10 Best WWE Tales From Wrestlers’ Court -5

5. Matt Striker Is Acquitted Through Sheer Luck

WWE.com
WWE.com
When he first started out on WWE programming using the wrestling teacher gimmick – a relic of the time before the Attitude Era when the roster seemed to have a wrestler representing every workaday occupation you could think of – Matthew ‘Matt Striker’ Kaye had more heat than he knew what to do with. There was an incident where he’d unfavourably compared the Smackdown locker room with the RAW locker room – but, generally, he just rubbed people up the wrong way.
In shoot interviews since his release from the company last year, Striker attributes it to the fact that he’s a little socially awkward… he talks too much when he’s anxious, and gets anxious quite a lot in social situations. When he first meets someone, he can come across as obnoxious or irritating, something that he believes corrects itself once people get to know him.
That didn’t help him at the beginning though, and Striker would find himself hauled into wrestlers’ court at the beginning of his WWE career in 2005 – although Shane Helms recalls trying to advise him to avoid it by simply getting JBL and Undertaker some Jack Daniels and Booker T some cognac, and so buying his way out of the beef.
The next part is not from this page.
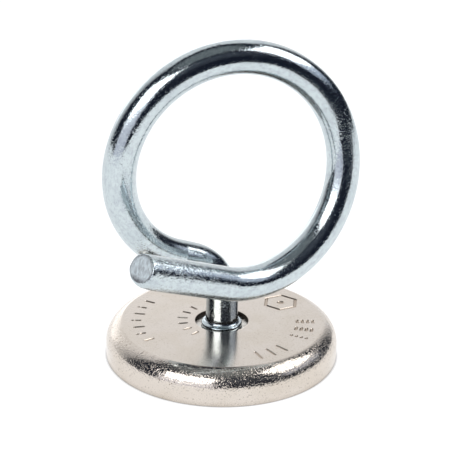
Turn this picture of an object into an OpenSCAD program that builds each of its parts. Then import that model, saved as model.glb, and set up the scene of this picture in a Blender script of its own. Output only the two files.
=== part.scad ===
// Magnet fishing magnet: a pot magnet with a coiled lifting ring that swivels in it.
// Frame: the origin is the centre of the working face, where the pot's rim lies on the
// iron it holds. +Z runs up the shank, the ring stands along X, and its free end is at -Y.

/* [Pot] */
// Outside diameter of the drawn steel pot
pot_d = 67; // [60:1:80]
// Height of the pot
pot_h = 10; // [10:0.5:14]
// Outside radius of the pot's drawn shoulder
shoulder_r = 6; // [3:0.5:6]
// How much of the shoulder's crown is faced off to make the flat top
face_cut = 0.2; // [0:0.05:0.4]
// Thickness of the pot's sheet
sheet_t = 1.3; // [1:0.1:1.5]
// Diameter of the hole in the pot's flat top
pot_hole_d = 15.4; // [14:0.1:17]
// Depth of the stamped marks
mark_depth = 0.3; // [0.1:0.05:0.5]

/* [Magnet and backing plate] */
// Outside diameter of the ferrite ring magnet
magnet_d = 58; // [54:1:60]
// Diameter of the magnet's central well, which holds the nut
magnet_bore_d = 20; // [18:0.5:24]
// How far the magnet's face lies above the rim
magnet_recess = 0.5; // [0.2:0.1:1]
// How far the potting compound's face lies above the rim
potting_recess = 0.9; // [0.5:0.1:1.5]
// Thickness of the adhesive between magnet and backing plate
bond_t = 0.2; // [0.1:0.05:0.3]
// Diameter of the steel backing plate
plate_d = 54; // [48:1:54]
// Thickness of the steel backing plate
plate_t = 1.8; // [1.5:0.1:2]

/* [Ring] */
// Diameter of the round bar
bar_d = 9.3; // [8:0.1:10]
// Coil radius to the bar's centre line, where the free end leaves it
coil_front_r = 28.9; // [26:0.1:30]
// Coil radius to the bar's centre line, where the shank leaves it
coil_back_r = 31.5; // [30:0.1:33]
// How far the coil's centre lies to the free end's side of the shank
coil_offset = 2.3; // [0:0.1:4]
// Height of the coil's centre over the working face
coil_z = 62.2; // [60:0.1:66]
// How far the coil advances towards -Y from its back end to its front end
coil_pitch = 26; // [14:1:30]
// Angle at which the coil's front end starts, counted from +X
coil_start = 257.5; // [250:0.5:265]
// Angle that the coil covers
coil_turn = 351.4; // [345:0.1:355]

/* [Free end] */
// Radius of the tighter bend between the coil and the free end
lead_bend_r = 22; // [15:1:28]
// Angle of the tighter bend
lead_bend = 8.5; // [5:0.5:20]
// Length of the straight free end
lead_len = 28.3; // [20:0.1:35]
// Angle at which the free end leans out of the coil's plane
lead_yaw = 8.3; // [0:0.1:20]

/* [Shank] */
// Radius of the bend from the coil into the shank
shank_bend_r = 15; // [12:0.5:16]
// Diameter of the upset collar
collar_d = 11.7; // [11:0.1:13]
// Thickness of the collar, which stands on the backing plate in the pot's hole
collar_h = 1.2; // [1:0.1:3]
// Radius of the fillet between the collar and the shank
collar_fillet_r = 0.9; // [0.5:0.1:1.2]
// Diameter of the turned tail below the collar, 5/16 in
tail_d = 7.94; // [7.9:0.01:8]
// Radial clearance of the tail in the backing plate
swivel_clearance = 0.06; // [0.02:0.01:0.1]
// Axial play of the collar and the washer against the backing plate
swivel_play = 0.06; // [0.04:0.01:0.15]

/* [Nut and washer] */
// Outside diameter of the thrust washer
washer_d = 16; // [14:0.5:17]
// Thickness of the thrust washer
washer_t = 0.8; // [0.5:0.1:1]
// Width across the flats of the lock nut, 1/2 in
nut_af = 12.7; // [12:0.1:13]
// Overall height of the lock nut
nut_h = 5.2; // [4.8:0.1:5.3]
// Height of the round crown that holds the nylon insert
crown_h = 1.6; // [1.2:0.1:2]

/* [Resolution] */
// Sides of the swept bar
bar_sides = 20; // [12:4:24]
// Degrees of the coil between two rings of the sweep
coil_step = 6.4; // [4:0.2:12]

/* [Hidden] */
$fn = 96;
// Gap between glued or nested pieces, so that their faces don't cross.
fit_gap = 0.02;

pot_r = pot_d / 2;
bar_r = bar_d / 2;
tail_r = tail_d / 2;
plate_top = pot_h - sheet_t;
plate_bottom = plate_top - plate_t;
magnet_top = plate_bottom - bond_t;
collar_bottom = plate_top + swivel_play;
collar_top = collar_bottom + collar_h;
washer_top = plate_bottom - swivel_play;
nut_top = washer_top - washer_t;
nut_bottom = nut_top - nut_h;
tail_bottom = nut_bottom - 0.05;
tail_chamfer = 0.6;
crown_top = nut_bottom + crown_h;
crown_r = 5.6;
insert_r = 4.95;
insert_lip = 0.3;
insert_lip_r = 4.5;

zinc = "#c9d2d8";
nickel = "#d3cdc4";
raw_steel = "#8d8f92";
ferrite = "#3a3a3c";
epoxy = "#24221f";
adhesive = "#6b5d3a";
nylon = "#e9ecef";

function unit(v) = v / norm(v);

// ---- Centre line of the bar, from the free end's tip to the shank ----

coil_centre = [-coil_offset, 0, coil_z];
// Mean slope of the coil along Y, per unit of length.
coil_slope = coil_pitch / (coil_turn * PI / 180 * (coil_front_r + coil_back_r) / 2);

// Unit vector in the ring's XZ plane at angle a from +X, and the one a quarter turn on.
function spoke(a) = [cos(a), 0, sin(a)];
function along(a) = [-sin(a), 0, cos(a)];

// Point on the coil, s running from 0 at its front end to 1 at its back end.
function coil_point(s) =
    coil_centre + (coil_front_r + s * (coil_back_r - coil_front_r)) * spoke(coil_start + s * coil_turn)
    - [0, coil_pitch * (1 - s), 0];

// The tighter bend shares the coil's spoke at the coil's front end. Its Y slope grows
// steadily from the coil's to the free end's.
lead_centre = coil_point(0) - lead_bend_r * spoke(coil_start);
lead_slope = tan(lead_yaw);
lead_arc = lead_bend_r * lead_bend * PI / 180;
function lead_bend_point(s) =
    lead_centre + lead_bend_r * spoke(coil_start - s * lead_bend)
    - [0, lead_arc * (coil_slope * s + (lead_slope - coil_slope) * s * s / 2), 0];
lead_start = lead_bend_point(1);
lead_way = unit(-along(coil_start - lead_bend) - [0, lead_slope, 0]);
free_tip = lead_start + lead_len * lead_way;

// The coil's back end runs on along its tangent, then bends down onto the Z axis.
coil_end = coil_start + coil_turn;
back_end = coil_point(1);
back_way = along(coil_end);
back_reach = -back_end[0] / back_way[0];
shank_corner = back_end + back_reach * back_way;
shank_turn = 90 - asin(-back_way[2]);
shank_tangent = shank_bend_r * tan(shank_turn / 2);
shank_bend_z = shank_corner[2] - shank_tangent;
shank_centre = [-shank_bend_r, 0, shank_bend_z];
function shank_bend_point(s) = shank_centre + shank_bend_r * spoke((1 - s) * shank_turn);
// The sweep ends inside the round shank below the bend, and is a little thinner than it.
sweep_r = bar_r - 0.02;
shank_top = shank_bend_z - 1;
sweep_bottom = shank_top - 1;

coil_rings = ceil(coil_turn / coil_step);
lead_rings = 3;
shank_rings = ceil(shank_turn / coil_step);
bar_path = concat(
    [free_tip],
    [for (i = [lead_rings : -1 : 1]) lead_bend_point(i / lead_rings)],
    [for (i = [0 : coil_rings]) coil_point(i / coil_rings)],
    [for (i = [0 : shank_rings]) shank_bend_point(i / shank_rings)],
    [[0, 0, sweep_bottom]]
);

// ---- Sweep of a round bar along a path ----

function path_way(path, i) =
    unit(path[min(i + 1, len(path) - 1)] - path[max(i - 1, 0)]);

// The path never runs along Y, so Y fixes each ring's turn about the path.
function ring_points(centre, way, r, sides) =
    let (side = unit(cross([0, 1, 0], way)), up = cross(way, side))
    [for (k = [0 : sides - 1])
        centre + r * (cos(k * 360 / sides) * side + sin(k * 360 / sides) * up)];

module sweep(path, r, sides) {
    rings = len(path);
    points = [for (i = [0 : rings - 1]) each ring_points(path[i], path_way(path, i), r, sides)];
    walls = [for (i = [0 : rings - 2], k = [0 : sides - 1])
        let (a = i * sides + k, b = i * sides + (k + 1) % sides)
        each [[a, a + sides, b], [b, a + sides, b + sides]]];
    first_cap = [for (k = [0 : sides - 1]) k];
    last_cap = [for (k = [sides - 1 : -1 : 0]) (rings - 1) * sides + k];
    polyhedron(points, concat(walls, [first_cap, last_cap]), convexity = 8);
}

module tube(outer_r, inner_r, z0, z1) {
    difference() {
        translate([0, 0, z0]) cylinder(r = outer_r, h = z1 - z0);
        translate([0, 0, z0 - 1]) cylinder(r = inner_r, h = z1 - z0 + 2);
    }
}

// ---- Pot ----

// Half section of a round cup's outside: flat top, rounded shoulder, upright wall.
module cup_section(r, h, corner_r) {
    square([r - corner_r, h]);
    square([r, h - corner_r]);
    intersection() {
        translate([r - corner_r, h - corner_r]) circle(r = corner_r);
        square([r, h]);
    }
}

module cavity_section(gap) {
    cup_section(pot_r - sheet_t - gap, pot_h - sheet_t - gap, shoulder_r - sheet_t - gap);
}

// Places a mark at radius r and angle a, with the mark's +X pointing outwards.
module at_polar(r, a) {
    rotate(a) translate([r, 0]) children();
}

module dash(length, width) {
    square([length, width], center = true);
}

// Plain tally marks: seven by the rim and six by the hole on the free end's side, three
// long ones in front, three rows of ticks and a hexagon with a dot on the other side.
module stamped_marks() {
    for (i = [0 : 6])
        at_polar(24.2, 126 + 10.2 * i) {
            dash(i % 2 == 0 ? 3 : 1.6, 0.55);
            if (i % 2 == 1) translate([1.6, 0]) circle(d = 0.55);
        }
    for (i = [0 : 5])
        at_polar(11.4, 111 + 18.5 * i) dash(2.6, 0.5);
    for (i = [0 : 2])
        at_polar(24, -90 + 9.5 * i) dash(4.4, 0.55);
    for (row = [0 : 2], i = [0 : 3])
        at_polar(21.9 + 1.5 * i, -50 + 12 * row) dash(0.6, row == 0 ? 0.8 : 2);
    translate([21.1, 3.8]) difference() {
        circle(r = 5.3, $fn = 6);
        circle(r = 4.6, $fn = 6);
    }
    translate([21.1, 3.8]) circle(r = 0.9);
}

module pot_shell() {
    color(nickel) difference() {
        rotate_extrude() difference() {
            intersection() {
                cup_section(pot_r, pot_h + face_cut, shoulder_r);
                square([pot_r, pot_h]);
            }
            cavity_section(0);
            translate([0, -1]) square([pot_r - sheet_t, 2]);
            square([pot_hole_d / 2, pot_h + 1]);
        }
        translate([0, 0, pot_h - mark_depth]) linear_extrude(mark_depth + 1) stamped_marks();
    }
}

module backing_plate() {
    color(raw_steel) tube(plate_d / 2, tail_r + swivel_clearance, plate_bottom, plate_top);
}

module bond_layer() {
    color(adhesive) tube(plate_d / 2, magnet_bore_d / 2, magnet_top, plate_bottom);
}

module ring_magnet() {
    color(ferrite) tube(magnet_d / 2, magnet_bore_d / 2, magnet_recess, magnet_top);
}

// Fills the space between the magnet's rim, the backing plate's rim and the pot.
module potting_ring() {
    color(epoxy) rotate_extrude() difference() {
        cavity_section(fit_gap);
        square([pot_r, potting_recess]);
        square([magnet_d / 2 + fit_gap, magnet_top + fit_gap]);
        square([plate_d / 2 + fit_gap, pot_h]);
    }
}

// ---- Ring ----

// Concave fillet around a shaft of radius shaft_r, standing on the plane z = 0.
module shaft_fillet(shaft_r, r) {
    rotate_extrude() difference() {
        translate([shaft_r - 0.5, 0]) square([r + 0.5, r]);
        translate([shaft_r + r, r]) circle(r = r);
    }
}

module ring_bar() {
    color(zinc) {
        sweep(bar_path, sweep_r, bar_sides);
        translate([0, 0, collar_bottom]) cylinder(r = bar_r, h = shank_top - collar_bottom);
        translate([0, 0, collar_bottom]) cylinder(d = collar_d, h = collar_top - collar_bottom);
        translate([0, 0, collar_top]) shaft_fillet(bar_r, collar_fillet_r);
        translate([0, 0, tail_bottom + tail_chamfer])
            cylinder(r = tail_r, h = collar_top - tail_bottom - tail_chamfer);
        translate([0, 0, tail_bottom])
            cylinder(r1 = tail_r - tail_chamfer, r2 = tail_r, h = tail_chamfer);
    }
}

// ---- Fasteners on the tail ----

module thrust_washer() {
    color(raw_steel) tube(washer_d / 2, tail_r + 1.5 * fit_gap, nut_top, washer_top);
}

// Hexagon with its corners turned off at the face that bears on the washer.
module nut_hexagon() {
    corner_r = nut_af / 2 / cos(30);
    chamfer = corner_r - nut_af / 2;
    intersection() {
        translate([0, 0, crown_top]) cylinder(r = corner_r, h = nut_top - crown_top, $fn = 6);
        union() {
            translate([0, 0, crown_top]) cylinder(r = corner_r, h = nut_top - crown_top - chamfer / 2);
            translate([0, 0, nut_top - chamfer / 2])
                cylinder(r1 = corner_r, r2 = nut_af / 2, h = chamfer / 2);
        }
    }
}

module lock_nut() {
    color(zinc) difference() {
        union() {
            nut_hexagon();
            translate([0, 0, nut_bottom]) cylinder(r = crown_r, h = crown_h);
        }
        translate([0, 0, nut_bottom - 1]) cylinder(r = tail_r + fit_gap, h = nut_h + 2);
        translate([0, 0, nut_bottom - 1]) cylinder(r = insert_lip_r, h = insert_lip + 1);
        translate([0, 0, nut_bottom + insert_lip]) cylinder(r = insert_r, h = crown_h - insert_lip);
    }
}

module nylon_insert() {
    color(nylon) tube(insert_r - fit_gap, tail_r + fit_gap,
                      nut_bottom + insert_lip + fit_gap, crown_top - fit_gap);
}

pot_shell();
backing_plate();
bond_layer();
ring_magnet();
potting_ring();
ring_bar();
thrust_washer();
lock_nut();
nylon_insert();
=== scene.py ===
import math

import bmesh
import bpy
from mathutils import Matrix, Vector, noise


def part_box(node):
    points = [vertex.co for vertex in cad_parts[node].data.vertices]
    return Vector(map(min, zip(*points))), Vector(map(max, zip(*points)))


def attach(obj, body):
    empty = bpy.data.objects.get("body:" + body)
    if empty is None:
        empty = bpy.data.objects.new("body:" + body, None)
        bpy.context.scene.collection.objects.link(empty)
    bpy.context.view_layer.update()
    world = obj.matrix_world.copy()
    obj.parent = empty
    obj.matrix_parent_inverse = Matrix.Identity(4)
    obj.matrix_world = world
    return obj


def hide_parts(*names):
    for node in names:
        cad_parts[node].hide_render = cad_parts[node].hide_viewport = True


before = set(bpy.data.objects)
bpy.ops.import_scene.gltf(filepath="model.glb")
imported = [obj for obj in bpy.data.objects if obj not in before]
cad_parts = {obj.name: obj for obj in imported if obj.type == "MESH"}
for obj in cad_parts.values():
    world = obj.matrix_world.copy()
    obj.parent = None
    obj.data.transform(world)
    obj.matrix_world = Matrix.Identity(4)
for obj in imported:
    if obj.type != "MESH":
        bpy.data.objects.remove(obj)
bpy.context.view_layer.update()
MM = 0.001


# ---- Sizes, in millimetres and degrees, in the CAD frame ----

def radius_of(node):
    """Outside radius of a CAD node that is round about the Z axis."""
    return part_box(node)[1].x / MM


def bottom_of(node):
    """Height of a CAD node's lowest point."""
    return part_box(node)[0].z / MM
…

For whatever reason, Striker failed to do so, and matters came to a head in the lobby of a hotel late one evening. Having had a few, JBL called him down from his room, and began to drunkenly present the issue to him, offhandedly telling him that he could easily take him outside and kick his ass. Striker was beginning to learn that a beef can be easily quashed by just standing up to handle it physically, and had resigned himself to being on the receiving end of a traditional Bradshaw ass-whupping. When Layfield made his comments about beating respect into him, Striker sighed, and stood up to get it over with.
This was an unexpected turn of events, and Layfield didn’t immediately react. The way Striker tells the story, he had no idea whether JBL was simply too drunk to stand, or whether he just took him by surprise: but perception being reality, when it appeared as though Striker had stood up to the intimidation and JBL had good-naturedly backed down, the beef instantly went away.
In reality, Striker says this was absolutely not the case: he wasn’t fronting up, and JBL, drunk or sober, could have kicked his ass to the moon and back. But the matter was never raised again. Since then, he asserts that he simply earned his way out of the heat he’d acquired by working hard and proving to people that he wasn’t the obnoxious chatterbox people thought he was.